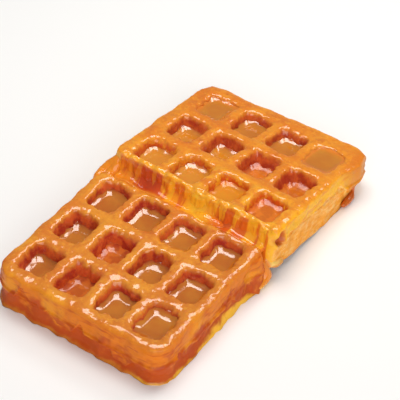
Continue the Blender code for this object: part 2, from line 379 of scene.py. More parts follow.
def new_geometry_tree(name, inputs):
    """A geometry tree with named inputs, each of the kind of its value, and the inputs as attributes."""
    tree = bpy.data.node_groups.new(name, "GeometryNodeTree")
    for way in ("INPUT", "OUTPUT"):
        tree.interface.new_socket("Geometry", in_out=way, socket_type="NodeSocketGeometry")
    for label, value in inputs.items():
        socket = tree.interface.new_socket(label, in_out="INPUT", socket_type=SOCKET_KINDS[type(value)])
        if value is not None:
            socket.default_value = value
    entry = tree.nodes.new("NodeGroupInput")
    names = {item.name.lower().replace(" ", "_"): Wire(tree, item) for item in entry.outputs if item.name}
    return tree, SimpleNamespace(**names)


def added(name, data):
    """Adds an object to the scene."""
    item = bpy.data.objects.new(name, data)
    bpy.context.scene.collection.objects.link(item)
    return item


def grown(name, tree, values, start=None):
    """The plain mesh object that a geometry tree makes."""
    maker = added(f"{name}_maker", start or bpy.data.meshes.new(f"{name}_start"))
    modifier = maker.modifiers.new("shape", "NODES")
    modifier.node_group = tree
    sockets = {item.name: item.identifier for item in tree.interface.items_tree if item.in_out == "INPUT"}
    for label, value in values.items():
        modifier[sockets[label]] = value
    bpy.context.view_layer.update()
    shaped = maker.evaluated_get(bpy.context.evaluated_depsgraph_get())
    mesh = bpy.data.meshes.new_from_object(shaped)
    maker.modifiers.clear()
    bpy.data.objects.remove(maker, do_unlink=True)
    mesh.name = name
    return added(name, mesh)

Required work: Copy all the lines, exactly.

Output of the task:
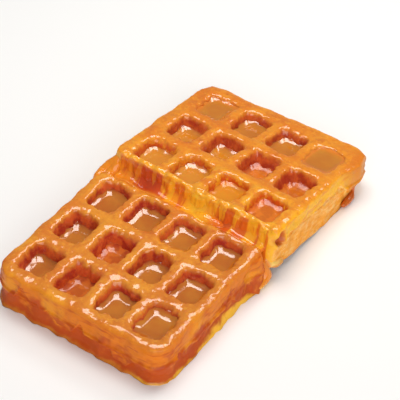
Continue the Blender code for this object: part 2, from line 379 of scene.py. More parts follow.
def new_geometry_tree(name, inputs):
    """A geometry tree with named inputs, each of the kind of its value, and the inputs as attributes."""
    tree = bpy.data.node_groups.new(name, "GeometryNodeTree")
    for way in ("INPUT", "OUTPUT"):
        tree.interface.new_socket("Geometry", in_out=way, socket_type="NodeSocketGeometry")
    for label, value in inputs.items():
        socket = tree.interface.new_socket(label, in_out="INPUT", socket_type=SOCKET_KINDS[type(value)])
        if value is not None:
            socket.default_value = value
    entry = tree.nodes.new("NodeGroupInput")
    names = {item.name.lower().replace(" ", "_"): Wire(tree, item) for item in entry.outputs if item.name}
    return tree, SimpleNamespace(**names)


def added(name, data):
    """Adds an object to the scene."""
    item = bpy.data.objects.new(name, data)
    bpy.context.scene.collection.objects.link(item)
    return item


def grown(name, tree, values, start=None):
    """The plain mesh object that a geometry tree makes."""
    maker = added(f"{name}_maker", start or bpy.data.meshes.new(f"{name}_start"))
    modifier = maker.modifiers.new("shape", "NODES")
    modifier.node_group = tree
    sockets = {item.name: item.identifier for item in tree.interface.items_tree if item.in_out == "INPUT"}
    for label, value in values.items():
        modifier[sockets[label]] = value
    bpy.context.view_layer.update()
    shaped = maker.evaluated_get(bpy.context.evaluated_depsgraph_get())
    mesh = bpy.data.meshes.new_from_object(shaped)
    maker.modifiers.clear()
    bpy.data.objects.remove(maker, do_unlink=True)
    mesh.name = name
    return added(name, mesh)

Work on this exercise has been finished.